PROBLEM DETAILS. Print the data that follows exactly.

-- start of SOURCE EXCERPT --

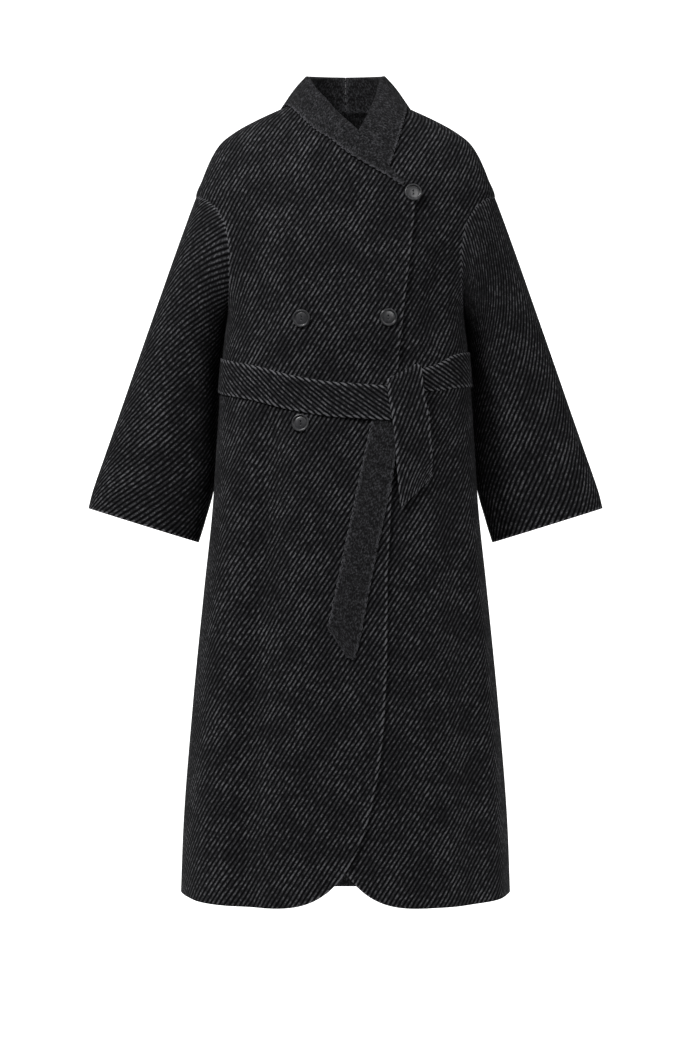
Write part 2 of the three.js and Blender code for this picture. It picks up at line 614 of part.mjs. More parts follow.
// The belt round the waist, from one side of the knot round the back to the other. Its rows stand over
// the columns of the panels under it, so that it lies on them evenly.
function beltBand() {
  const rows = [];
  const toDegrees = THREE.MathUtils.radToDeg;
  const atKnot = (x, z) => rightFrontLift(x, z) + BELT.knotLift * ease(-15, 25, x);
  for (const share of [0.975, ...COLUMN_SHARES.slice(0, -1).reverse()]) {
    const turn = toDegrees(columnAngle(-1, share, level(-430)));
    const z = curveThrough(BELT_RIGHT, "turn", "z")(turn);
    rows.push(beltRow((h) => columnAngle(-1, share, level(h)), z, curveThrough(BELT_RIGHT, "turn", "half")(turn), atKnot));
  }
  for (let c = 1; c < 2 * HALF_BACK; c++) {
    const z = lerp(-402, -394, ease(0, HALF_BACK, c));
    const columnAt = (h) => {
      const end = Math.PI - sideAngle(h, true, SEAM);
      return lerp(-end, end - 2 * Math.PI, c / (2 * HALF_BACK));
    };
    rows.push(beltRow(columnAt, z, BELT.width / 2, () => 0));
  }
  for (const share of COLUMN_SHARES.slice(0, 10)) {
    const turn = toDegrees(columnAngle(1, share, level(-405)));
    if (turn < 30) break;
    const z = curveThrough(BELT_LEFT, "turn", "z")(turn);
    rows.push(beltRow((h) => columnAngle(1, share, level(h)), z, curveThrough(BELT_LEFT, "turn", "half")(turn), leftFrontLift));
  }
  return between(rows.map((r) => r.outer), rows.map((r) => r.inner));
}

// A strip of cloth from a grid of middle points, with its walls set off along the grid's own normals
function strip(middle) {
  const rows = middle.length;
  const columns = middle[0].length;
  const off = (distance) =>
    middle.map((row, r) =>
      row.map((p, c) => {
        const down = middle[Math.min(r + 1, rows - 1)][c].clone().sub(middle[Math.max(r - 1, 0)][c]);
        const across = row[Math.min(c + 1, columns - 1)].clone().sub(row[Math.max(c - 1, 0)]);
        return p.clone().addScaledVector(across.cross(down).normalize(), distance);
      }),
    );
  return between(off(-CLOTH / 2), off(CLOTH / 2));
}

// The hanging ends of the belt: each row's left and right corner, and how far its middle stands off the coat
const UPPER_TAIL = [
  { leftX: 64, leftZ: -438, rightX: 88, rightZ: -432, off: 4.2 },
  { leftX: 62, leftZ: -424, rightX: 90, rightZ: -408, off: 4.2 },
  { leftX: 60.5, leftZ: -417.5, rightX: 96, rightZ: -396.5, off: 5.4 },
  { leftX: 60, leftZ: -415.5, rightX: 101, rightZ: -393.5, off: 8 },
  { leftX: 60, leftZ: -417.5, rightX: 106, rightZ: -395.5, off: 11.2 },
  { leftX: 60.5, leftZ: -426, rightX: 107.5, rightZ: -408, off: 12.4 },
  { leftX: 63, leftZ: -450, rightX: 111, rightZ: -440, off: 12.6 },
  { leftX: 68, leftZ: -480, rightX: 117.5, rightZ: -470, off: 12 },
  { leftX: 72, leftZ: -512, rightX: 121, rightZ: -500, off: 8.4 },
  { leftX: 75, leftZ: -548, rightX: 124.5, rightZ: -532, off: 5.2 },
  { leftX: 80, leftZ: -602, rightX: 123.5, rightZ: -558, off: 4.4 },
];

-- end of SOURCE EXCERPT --

COMPLETED EXERCISE.
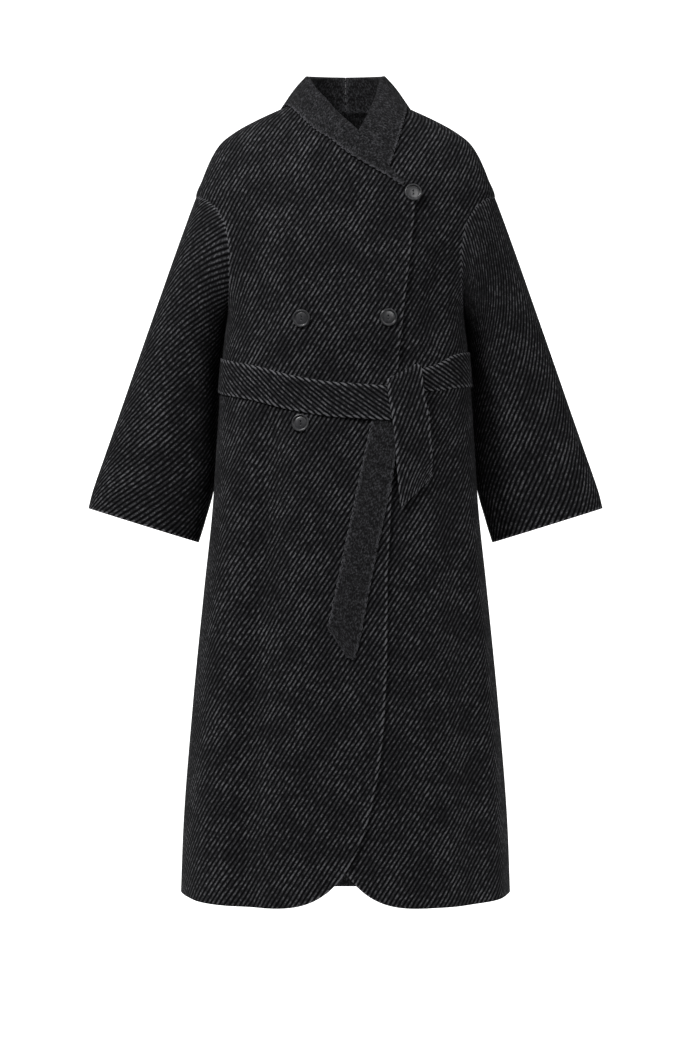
Write part 2 of the three.js and Blender code for this picture. It picks up at line 614 of part.mjs. More parts follow.
// The belt round the waist, from one side of the knot round the back to the other. Its rows stand over
// the columns of the panels under it, so that it lies on them evenly.
function beltBand() {
  const rows = [];
  const toDegrees = THREE.MathUtils.radToDeg;
  const atKnot = (x, z) => rightFrontLift(x, z) + BELT.knotLift * ease(-15, 25, x);
  for (const share of [0.975, ...COLUMN_SHARES.slice(0, -1).reverse()]) {
    const turn = toDegrees(columnAngle(-1, share, level(-430)));
    const z = curveThrough(BELT_RIGHT, "turn", "z")(turn);
    rows.push(beltRow((h) => columnAngle(-1, share, level(h)), z, curveThrough(BELT_RIGHT, "turn", "half")(turn), atKnot));
  }
  for (let c = 1; c < 2 * HALF_BACK; c++) {
    const z = lerp(-402, -394, ease(0, HALF_BACK, c));
    const columnAt = (h) => {
      const end = Math.PI - sideAngle(h, true, SEAM);
      return lerp(-end, end - 2 * Math.PI, c / (2 * HALF_BACK));
    };
    rows.push(beltRow(columnAt, z, BELT.width / 2, () => 0));
  }
  for (const share of COLUMN_SHARES.slice(0, 10)) {
    const turn = toDegrees(columnAngle(1, share, level(-405)));
    if (turn < 30) break;
    const z = curveThrough(BELT_LEFT, "turn", "z")(turn);
    rows.push(beltRow((h) => columnAngle(1, share, level(h)), z, curveThrough(BELT_LEFT, "turn", "half")(turn), leftFrontLift));
  }
  return between(rows.map((r) => r.outer), rows.map((r) => r.inner));
}

// A strip of cloth from a grid of middle points, with its walls set off along the grid's own normals
function strip(middle) {
  const rows = middle.length;
  const columns = middle[0].length;
  const off = (distance) =>
    middle.map((row, r) =>
      row.map((p, c) => {
        const down = middle[Math.min(r + 1, rows - 1)][c].clone().sub(middle[Math.max(r - 1, 0)][c]);
        const across = row[Math.min(c + 1, columns - 1)].clone().sub(row[Math.max(c - 1, 0)]);
        return p.clone().addScaledVector(across.cross(down).normalize(), distance);
      }),
    );
  return between(off(-CLOTH / 2), off(CLOTH / 2));
}

// The hanging ends of the belt: each row's left and right corner, and how far its middle stands off the coat
const UPPER_TAIL = [
  { leftX: 64, leftZ: -438, rightX: 88, rightZ: -432, off: 4.2 },
  { leftX: 62, leftZ: -424, rightX: 90, rightZ: -408, off: 4.2 },
  { leftX: 60.5, leftZ: -417.5, rightX: 96, rightZ: -396.5, off: 5.4 },
  { leftX: 60, leftZ: -415.5, rightX: 101, rightZ: -393.5, off: 8 },
  { leftX: 60, leftZ: -417.5, rightX: 106, rightZ: -395.5, off: 11.2 },
  { leftX: 60.5, leftZ: -426, rightX: 107.5, rightZ: -408, off: 12.4 },
  { leftX: 63, leftZ: -450, rightX: 111, rightZ: -440, off: 12.6 },
  { leftX: 68, leftZ: -480, rightX: 117.5, rightZ: -470, off: 12 },
  { leftX: 72, leftZ: -512, rightX: 121, rightZ: -500, off: 8.4 },
  { leftX: 75, leftZ: -548, rightX: 124.5, rightZ: -532, off: 5.2 },
  { leftX: 80, leftZ: -602, rightX: 123.5, rightZ: -558, off: 4.4 },
];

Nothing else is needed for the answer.